▶ _What needs to be done_
Take the material and output all of it exactly.

▶ _Given material_
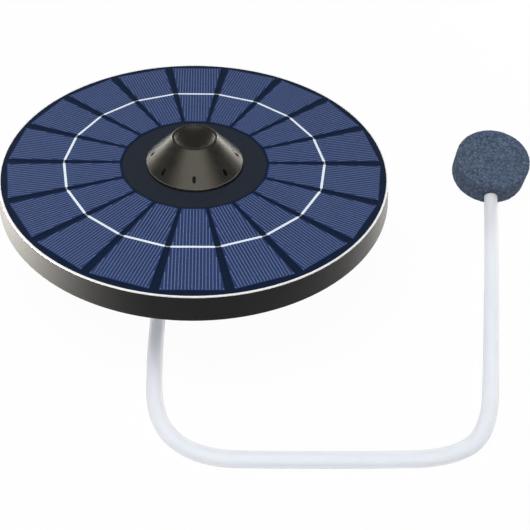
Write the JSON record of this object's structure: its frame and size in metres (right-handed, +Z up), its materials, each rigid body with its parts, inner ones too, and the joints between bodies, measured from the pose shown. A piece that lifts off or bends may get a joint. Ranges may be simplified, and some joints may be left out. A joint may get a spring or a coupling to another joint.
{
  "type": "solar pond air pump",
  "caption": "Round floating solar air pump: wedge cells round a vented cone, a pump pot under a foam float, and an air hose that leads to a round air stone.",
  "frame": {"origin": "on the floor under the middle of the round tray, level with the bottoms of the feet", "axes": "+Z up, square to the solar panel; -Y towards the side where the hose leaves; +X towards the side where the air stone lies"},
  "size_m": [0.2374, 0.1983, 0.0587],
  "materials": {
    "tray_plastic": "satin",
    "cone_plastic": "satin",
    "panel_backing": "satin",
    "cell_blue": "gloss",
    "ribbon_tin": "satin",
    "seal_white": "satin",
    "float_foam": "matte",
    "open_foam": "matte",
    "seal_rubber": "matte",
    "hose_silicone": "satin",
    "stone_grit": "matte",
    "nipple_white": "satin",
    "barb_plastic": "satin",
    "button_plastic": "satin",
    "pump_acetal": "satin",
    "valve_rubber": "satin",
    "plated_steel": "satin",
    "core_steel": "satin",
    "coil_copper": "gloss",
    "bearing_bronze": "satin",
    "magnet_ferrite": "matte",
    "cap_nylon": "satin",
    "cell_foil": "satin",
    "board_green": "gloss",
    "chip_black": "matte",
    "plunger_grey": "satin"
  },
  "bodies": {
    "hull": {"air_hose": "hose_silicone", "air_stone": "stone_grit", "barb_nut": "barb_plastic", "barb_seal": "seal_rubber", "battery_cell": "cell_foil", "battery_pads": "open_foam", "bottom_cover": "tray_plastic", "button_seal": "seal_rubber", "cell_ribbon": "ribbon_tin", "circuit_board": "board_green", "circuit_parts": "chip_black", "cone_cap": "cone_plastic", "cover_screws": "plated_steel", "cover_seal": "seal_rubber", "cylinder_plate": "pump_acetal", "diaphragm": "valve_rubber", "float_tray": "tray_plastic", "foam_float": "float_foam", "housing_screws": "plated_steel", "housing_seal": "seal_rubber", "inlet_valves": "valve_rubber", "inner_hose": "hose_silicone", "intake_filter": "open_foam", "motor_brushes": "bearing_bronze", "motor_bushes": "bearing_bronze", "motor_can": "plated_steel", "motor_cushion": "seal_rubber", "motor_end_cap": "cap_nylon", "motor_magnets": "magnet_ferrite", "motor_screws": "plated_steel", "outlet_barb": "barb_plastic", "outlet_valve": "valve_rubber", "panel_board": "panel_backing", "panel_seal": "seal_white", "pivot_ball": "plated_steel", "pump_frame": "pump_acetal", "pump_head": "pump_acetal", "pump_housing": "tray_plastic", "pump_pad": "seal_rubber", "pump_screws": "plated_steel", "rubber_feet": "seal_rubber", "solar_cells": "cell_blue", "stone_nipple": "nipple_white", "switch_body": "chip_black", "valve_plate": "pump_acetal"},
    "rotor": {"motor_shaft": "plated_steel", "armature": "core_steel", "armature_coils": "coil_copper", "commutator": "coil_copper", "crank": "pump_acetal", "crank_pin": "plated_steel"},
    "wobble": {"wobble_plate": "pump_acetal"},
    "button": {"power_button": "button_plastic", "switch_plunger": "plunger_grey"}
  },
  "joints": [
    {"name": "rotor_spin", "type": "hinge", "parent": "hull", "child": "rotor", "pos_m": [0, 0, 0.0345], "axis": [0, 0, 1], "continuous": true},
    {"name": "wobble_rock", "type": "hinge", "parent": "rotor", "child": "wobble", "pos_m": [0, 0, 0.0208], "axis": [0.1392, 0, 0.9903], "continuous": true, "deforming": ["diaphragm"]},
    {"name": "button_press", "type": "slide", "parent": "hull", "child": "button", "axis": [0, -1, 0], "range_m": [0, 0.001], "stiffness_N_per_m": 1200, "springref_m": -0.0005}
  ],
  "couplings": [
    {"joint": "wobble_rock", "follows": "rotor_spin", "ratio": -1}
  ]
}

▶ _Solved exercise_
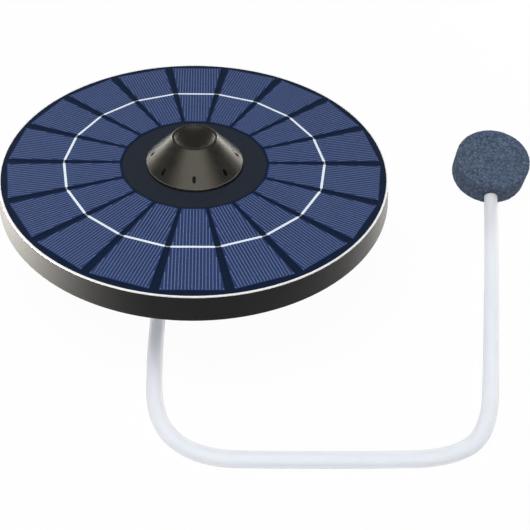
Write the JSON record of this object's structure: its frame and size in metres (right-handed, +Z up), its materials, each rigid body with its parts, inner ones too, and the joints between bodies, measured from the pose shown. A piece that lifts off or bends may get a joint. Ranges may be simplified, and some joints may be left out. A joint may get a spring or a coupling to another joint.
{
  "type": "solar pond air pump",
  "caption": "Round floating solar air pump: wedge cells round a vented cone, a pump pot under a foam float, and an air hose that leads to a round air stone.",
  "frame": {"origin": "on the floor under the middle of the round tray, level with the bottoms of the feet", "axes": "+Z up, square to the solar panel; -Y towards the side where the hose leaves; +X towards the side where the air stone lies"},
  "size_m": [0.2374, 0.1983, 0.0587],
  "materials": {
    "tray_plastic": "satin",
    "cone_plastic": "satin",
    "panel_backing": "satin",
    "cell_blue": "gloss",
    "ribbon_tin": "satin",
    "seal_white": "satin",
    "float_foam": "matte",
    "open_foam": "matte",
    "seal_rubber": "matte",
    "hose_silicone": "satin",
    "stone_grit": "matte",
    "nipple_white": "satin",
    "barb_plastic": "satin",
    "button_plastic": "satin",
    "pump_acetal": "satin",
    "valve_rubber": "satin",
    "plated_steel": "satin",
    "core_steel": "satin",
    "coil_copper": "gloss",
    "bearing_bronze": "satin",
    "magnet_ferrite": "matte",
    "cap_nylon": "satin",
    "cell_foil": "satin",
    "board_green": "gloss",
    "chip_black": "matte",
    "plunger_grey": "satin"
  },
  "bodies": {
    "hull": {"air_hose": "hose_silicone", "air_stone": "stone_grit", "barb_nut": "barb_plastic", "barb_seal": "seal_rubber", "battery_cell": "cell_foil", "battery_pads": "open_foam", "bottom_cover": "tray_plastic", "button_seal": "seal_rubber", "cell_ribbon": "ribbon_tin", "circuit_board": "board_green", "circuit_parts": "chip_black", "cone_cap": "cone_plastic", "cover_screws": "plated_steel", "cover_seal": "seal_rubber", "cylinder_plate": "pump_acetal", "diaphragm": "valve_rubber", "float_tray": "tray_plastic", "foam_float": "float_foam", "housing_screws": "plated_steel", "housing_seal": "seal_rubber", "inlet_valves": "valve_rubber", "inner_hose": "hose_silicone", "intake_filter": "open_foam", "motor_brushes": "bearing_bronze", "motor_bushes": "bearing_bronze", "motor_can": "plated_steel", "motor_cushion": "seal_rubber", "motor_end_cap": "cap_nylon", "motor_magnets": "magnet_ferrite", "motor_screws": "plated_steel", "outlet_barb": "barb_plastic", "outlet_valve": "valve_rubber", "panel_board": "panel_backing", "panel_seal": "seal_white", "pivot_ball": "plated_steel", "pump_frame": "pump_acetal", "pump_head": "pump_acetal", "pump_housing": "tray_plastic", "pump_pad": "seal_rubber", "pump_screws": "plated_steel", "rubber_feet": "seal_rubber", "solar_cells": "cell_blue", "stone_nipple": "nipple_white", "switch_body": "chip_black", "valve_plate": "pump_acetal"},
    "rotor": {"motor_shaft": "plated_steel", "armature": "core_steel", "armature_coils": "coil_copper", "commutator": "coil_copper", "crank": "pump_acetal", "crank_pin": "plated_steel"},
    "wobble": {"wobble_plate": "pump_acetal"},
    "button": {"power_button": "button_plastic", "switch_plunger": "plunger_grey"}
  },
  "joints": [
    {"name": "rotor_spin", "type": "hinge", "parent": "hull", "child": "rotor", "pos_m": [0, 0, 0.0345], "axis": [0, 0, 1], "continuous": true},
    {"name": "wobble_rock", "type": "hinge", "parent": "rotor", "child": "wobble", "pos_m": [0, 0, 0.0208], "axis": [0.1392, 0, 0.9903], "continuous": true, "deforming": ["diaphragm"]},
    {"name": "button_press", "type": "slide", "parent": "hull", "child": "button", "axis": [0, -1, 0], "range_m": [0, 0.001], "stiffness_N_per_m": 1200, "springref_m": -0.0005}
  ],
  "couplings": [
    {"joint": "wobble_rock", "follows": "rotor_spin", "ratio": -1}
  ]
}